Directions for this task: Scan the entries below and report only how many lines contain "depsgraph".

Task data:
## Start

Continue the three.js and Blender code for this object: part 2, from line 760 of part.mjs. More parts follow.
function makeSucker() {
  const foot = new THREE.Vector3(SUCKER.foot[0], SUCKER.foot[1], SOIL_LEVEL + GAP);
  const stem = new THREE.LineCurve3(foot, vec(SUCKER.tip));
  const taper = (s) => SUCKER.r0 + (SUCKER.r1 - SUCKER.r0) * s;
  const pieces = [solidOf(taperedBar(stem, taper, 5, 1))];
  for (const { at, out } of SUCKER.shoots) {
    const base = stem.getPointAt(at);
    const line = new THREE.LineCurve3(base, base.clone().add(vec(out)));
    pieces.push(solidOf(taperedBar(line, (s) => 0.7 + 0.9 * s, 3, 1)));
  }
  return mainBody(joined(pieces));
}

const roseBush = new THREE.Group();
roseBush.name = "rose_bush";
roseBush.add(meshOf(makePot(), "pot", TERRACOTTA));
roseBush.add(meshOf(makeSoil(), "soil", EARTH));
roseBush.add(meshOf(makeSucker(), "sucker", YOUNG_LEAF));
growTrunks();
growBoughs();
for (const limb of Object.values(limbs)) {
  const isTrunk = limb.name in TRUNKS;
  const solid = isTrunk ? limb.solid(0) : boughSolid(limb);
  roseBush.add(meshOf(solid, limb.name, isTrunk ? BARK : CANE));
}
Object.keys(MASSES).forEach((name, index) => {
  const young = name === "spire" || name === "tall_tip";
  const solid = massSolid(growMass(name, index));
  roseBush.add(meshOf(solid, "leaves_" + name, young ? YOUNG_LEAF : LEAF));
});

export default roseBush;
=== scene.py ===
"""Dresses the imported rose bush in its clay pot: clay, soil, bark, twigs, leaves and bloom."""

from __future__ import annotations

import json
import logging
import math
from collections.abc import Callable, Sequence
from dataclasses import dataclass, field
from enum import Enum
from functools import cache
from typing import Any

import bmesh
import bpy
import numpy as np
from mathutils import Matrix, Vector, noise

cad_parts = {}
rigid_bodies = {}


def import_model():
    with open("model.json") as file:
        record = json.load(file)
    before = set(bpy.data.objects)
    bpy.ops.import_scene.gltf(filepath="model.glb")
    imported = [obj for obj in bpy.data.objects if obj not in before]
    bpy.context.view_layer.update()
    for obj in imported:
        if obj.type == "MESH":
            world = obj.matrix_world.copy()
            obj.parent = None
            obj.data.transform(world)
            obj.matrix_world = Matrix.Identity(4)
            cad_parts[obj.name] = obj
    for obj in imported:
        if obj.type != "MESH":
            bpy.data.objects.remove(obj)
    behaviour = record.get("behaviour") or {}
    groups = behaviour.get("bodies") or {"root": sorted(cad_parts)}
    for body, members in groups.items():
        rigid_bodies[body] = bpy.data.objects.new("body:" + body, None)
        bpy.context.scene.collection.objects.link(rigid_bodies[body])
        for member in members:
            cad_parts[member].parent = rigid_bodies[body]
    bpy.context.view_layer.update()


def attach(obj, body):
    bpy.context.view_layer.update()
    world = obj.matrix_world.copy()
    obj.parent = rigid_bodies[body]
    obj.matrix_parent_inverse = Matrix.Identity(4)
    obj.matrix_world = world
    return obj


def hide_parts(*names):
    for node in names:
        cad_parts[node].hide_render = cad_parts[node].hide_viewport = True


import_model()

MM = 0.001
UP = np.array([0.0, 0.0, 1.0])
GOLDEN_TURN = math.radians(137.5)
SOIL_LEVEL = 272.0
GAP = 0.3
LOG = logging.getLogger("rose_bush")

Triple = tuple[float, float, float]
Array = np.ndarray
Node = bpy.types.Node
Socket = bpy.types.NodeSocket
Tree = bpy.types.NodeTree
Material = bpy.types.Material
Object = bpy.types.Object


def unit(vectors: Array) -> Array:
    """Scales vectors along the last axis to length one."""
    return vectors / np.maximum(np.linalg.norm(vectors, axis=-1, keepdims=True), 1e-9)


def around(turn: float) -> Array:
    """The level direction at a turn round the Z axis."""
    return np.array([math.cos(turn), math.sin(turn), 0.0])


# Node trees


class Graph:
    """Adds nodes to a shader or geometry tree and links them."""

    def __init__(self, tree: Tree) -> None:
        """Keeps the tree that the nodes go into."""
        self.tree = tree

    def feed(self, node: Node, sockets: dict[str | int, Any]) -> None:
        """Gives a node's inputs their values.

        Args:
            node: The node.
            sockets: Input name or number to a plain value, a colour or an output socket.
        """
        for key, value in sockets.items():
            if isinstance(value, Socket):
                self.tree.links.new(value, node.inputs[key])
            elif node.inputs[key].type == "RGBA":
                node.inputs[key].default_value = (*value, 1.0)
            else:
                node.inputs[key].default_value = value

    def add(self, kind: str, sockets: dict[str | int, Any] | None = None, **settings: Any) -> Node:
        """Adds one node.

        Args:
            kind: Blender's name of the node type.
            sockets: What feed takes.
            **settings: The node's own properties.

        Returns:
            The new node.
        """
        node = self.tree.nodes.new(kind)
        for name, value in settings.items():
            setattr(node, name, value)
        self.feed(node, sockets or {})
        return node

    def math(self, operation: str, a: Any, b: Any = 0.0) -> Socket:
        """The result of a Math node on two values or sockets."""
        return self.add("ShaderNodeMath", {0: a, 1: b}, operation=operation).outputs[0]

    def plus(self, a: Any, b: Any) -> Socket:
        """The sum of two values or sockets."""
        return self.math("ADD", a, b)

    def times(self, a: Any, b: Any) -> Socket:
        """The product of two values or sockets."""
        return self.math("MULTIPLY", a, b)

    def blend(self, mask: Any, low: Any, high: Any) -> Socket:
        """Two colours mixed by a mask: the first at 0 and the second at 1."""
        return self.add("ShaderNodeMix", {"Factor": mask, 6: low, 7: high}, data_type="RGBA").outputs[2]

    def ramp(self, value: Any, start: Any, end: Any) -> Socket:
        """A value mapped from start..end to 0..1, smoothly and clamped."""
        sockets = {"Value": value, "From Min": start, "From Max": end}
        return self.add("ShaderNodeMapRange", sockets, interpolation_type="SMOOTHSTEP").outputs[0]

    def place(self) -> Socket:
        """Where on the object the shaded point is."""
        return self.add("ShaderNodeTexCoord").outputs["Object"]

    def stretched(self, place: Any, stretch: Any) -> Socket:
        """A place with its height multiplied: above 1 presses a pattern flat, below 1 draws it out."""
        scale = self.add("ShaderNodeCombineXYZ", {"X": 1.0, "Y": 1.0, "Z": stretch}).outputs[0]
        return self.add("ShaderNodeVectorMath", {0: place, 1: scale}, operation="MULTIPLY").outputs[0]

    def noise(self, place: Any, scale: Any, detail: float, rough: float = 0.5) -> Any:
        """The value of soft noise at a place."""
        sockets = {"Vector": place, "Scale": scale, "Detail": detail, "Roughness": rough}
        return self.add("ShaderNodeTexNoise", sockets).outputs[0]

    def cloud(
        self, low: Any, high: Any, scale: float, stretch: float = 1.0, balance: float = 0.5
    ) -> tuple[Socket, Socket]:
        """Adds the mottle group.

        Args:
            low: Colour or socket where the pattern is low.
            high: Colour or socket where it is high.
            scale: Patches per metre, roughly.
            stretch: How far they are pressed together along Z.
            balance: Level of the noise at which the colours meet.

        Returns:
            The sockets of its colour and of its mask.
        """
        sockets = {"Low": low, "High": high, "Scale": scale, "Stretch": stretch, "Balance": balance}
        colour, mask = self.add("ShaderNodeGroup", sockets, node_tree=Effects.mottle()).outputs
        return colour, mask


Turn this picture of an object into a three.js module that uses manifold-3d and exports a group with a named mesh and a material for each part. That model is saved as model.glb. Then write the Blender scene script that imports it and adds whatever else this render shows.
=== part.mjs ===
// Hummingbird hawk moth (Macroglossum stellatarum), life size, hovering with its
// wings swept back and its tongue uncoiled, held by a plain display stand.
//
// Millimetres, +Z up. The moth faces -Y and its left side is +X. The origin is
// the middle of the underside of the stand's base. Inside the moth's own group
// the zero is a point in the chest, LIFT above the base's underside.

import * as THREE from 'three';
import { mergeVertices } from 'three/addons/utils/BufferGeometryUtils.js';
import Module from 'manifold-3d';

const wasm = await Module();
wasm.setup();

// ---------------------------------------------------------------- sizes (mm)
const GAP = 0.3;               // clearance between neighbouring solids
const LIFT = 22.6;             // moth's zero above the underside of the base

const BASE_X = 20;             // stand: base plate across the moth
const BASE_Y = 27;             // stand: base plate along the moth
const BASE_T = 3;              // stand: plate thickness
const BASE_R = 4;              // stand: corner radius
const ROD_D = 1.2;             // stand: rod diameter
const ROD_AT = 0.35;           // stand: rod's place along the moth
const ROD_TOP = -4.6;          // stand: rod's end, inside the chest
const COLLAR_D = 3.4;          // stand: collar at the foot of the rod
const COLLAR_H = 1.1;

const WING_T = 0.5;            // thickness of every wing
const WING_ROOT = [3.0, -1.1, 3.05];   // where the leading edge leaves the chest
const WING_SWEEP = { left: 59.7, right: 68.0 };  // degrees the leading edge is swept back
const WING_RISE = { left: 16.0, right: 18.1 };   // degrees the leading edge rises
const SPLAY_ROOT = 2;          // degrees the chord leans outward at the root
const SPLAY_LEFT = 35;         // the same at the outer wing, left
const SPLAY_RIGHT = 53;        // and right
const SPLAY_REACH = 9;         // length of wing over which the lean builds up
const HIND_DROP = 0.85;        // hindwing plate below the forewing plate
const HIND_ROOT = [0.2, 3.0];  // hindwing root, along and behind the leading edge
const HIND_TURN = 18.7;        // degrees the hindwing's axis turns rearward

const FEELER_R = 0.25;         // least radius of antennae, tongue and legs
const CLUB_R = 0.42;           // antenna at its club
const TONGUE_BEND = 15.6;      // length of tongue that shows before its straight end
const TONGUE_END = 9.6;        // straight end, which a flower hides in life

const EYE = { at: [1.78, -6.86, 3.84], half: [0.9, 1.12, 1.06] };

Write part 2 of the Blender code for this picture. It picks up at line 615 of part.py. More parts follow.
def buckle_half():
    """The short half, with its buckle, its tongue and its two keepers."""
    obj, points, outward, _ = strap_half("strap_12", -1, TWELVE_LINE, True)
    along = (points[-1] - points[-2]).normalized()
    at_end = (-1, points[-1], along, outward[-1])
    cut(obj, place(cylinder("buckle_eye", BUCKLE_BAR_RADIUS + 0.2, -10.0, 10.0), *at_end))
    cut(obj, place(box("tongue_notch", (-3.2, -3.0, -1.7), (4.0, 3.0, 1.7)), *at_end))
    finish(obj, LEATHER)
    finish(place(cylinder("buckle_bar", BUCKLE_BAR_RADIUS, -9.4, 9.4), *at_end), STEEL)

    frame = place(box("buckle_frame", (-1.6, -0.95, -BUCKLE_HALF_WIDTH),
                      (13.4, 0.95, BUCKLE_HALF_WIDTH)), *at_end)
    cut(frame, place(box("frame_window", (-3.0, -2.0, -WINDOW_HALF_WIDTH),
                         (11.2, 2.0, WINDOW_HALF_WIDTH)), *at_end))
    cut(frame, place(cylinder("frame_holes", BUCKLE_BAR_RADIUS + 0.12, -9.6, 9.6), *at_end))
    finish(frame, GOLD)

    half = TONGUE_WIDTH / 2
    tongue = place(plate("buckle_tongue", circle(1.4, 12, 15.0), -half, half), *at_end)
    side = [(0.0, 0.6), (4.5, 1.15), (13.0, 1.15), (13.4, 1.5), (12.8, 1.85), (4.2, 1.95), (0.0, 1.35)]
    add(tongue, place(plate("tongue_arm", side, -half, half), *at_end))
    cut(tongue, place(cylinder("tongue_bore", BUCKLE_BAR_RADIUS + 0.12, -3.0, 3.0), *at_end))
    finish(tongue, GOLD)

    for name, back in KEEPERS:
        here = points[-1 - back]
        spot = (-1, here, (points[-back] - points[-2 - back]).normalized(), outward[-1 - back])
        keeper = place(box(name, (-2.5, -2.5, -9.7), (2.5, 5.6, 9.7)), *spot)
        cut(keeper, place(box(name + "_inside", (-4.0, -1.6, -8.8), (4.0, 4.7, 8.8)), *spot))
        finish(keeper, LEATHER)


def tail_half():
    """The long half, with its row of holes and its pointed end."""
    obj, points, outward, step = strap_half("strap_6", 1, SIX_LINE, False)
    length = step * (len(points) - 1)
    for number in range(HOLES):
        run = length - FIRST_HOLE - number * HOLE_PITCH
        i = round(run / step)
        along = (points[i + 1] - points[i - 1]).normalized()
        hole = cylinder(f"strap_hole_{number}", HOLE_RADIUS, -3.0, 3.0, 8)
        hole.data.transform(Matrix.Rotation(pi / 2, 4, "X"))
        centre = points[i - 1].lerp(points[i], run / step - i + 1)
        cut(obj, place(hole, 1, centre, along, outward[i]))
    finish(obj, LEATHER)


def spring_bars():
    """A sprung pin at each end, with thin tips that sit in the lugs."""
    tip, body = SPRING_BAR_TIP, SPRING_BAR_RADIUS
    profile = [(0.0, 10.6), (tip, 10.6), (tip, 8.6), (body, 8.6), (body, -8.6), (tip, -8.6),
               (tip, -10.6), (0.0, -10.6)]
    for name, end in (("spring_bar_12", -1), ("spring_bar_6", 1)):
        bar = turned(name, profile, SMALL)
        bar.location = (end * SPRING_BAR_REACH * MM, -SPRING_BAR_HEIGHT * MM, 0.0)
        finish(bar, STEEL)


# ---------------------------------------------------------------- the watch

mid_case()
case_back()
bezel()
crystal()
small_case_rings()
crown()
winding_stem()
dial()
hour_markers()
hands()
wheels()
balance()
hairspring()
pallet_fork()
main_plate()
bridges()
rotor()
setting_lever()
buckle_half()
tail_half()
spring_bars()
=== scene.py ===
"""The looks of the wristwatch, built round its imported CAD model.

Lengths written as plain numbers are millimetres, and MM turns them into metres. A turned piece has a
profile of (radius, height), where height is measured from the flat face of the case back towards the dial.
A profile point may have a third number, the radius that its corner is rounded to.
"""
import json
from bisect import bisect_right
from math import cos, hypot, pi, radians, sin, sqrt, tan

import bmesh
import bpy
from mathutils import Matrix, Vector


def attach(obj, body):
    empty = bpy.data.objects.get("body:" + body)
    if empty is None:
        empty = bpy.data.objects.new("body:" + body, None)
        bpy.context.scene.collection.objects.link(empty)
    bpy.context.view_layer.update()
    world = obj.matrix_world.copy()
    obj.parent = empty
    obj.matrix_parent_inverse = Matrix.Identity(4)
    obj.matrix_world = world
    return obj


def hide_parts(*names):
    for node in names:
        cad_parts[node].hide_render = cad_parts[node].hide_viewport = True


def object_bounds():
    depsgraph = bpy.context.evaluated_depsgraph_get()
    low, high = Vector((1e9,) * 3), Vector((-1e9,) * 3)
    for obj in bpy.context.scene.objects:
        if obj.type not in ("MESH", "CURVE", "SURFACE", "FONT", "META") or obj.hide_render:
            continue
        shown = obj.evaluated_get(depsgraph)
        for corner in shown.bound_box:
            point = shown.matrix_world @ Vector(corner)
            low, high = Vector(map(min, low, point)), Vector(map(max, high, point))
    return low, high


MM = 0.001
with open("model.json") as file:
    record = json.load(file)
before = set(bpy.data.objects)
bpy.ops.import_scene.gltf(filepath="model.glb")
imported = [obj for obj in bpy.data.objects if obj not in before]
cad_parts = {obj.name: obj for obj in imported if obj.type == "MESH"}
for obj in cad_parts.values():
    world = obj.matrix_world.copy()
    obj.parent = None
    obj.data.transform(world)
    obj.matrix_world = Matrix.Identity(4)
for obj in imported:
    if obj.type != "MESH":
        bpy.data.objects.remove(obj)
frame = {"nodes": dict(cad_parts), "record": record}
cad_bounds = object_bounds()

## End

Problem solution: 2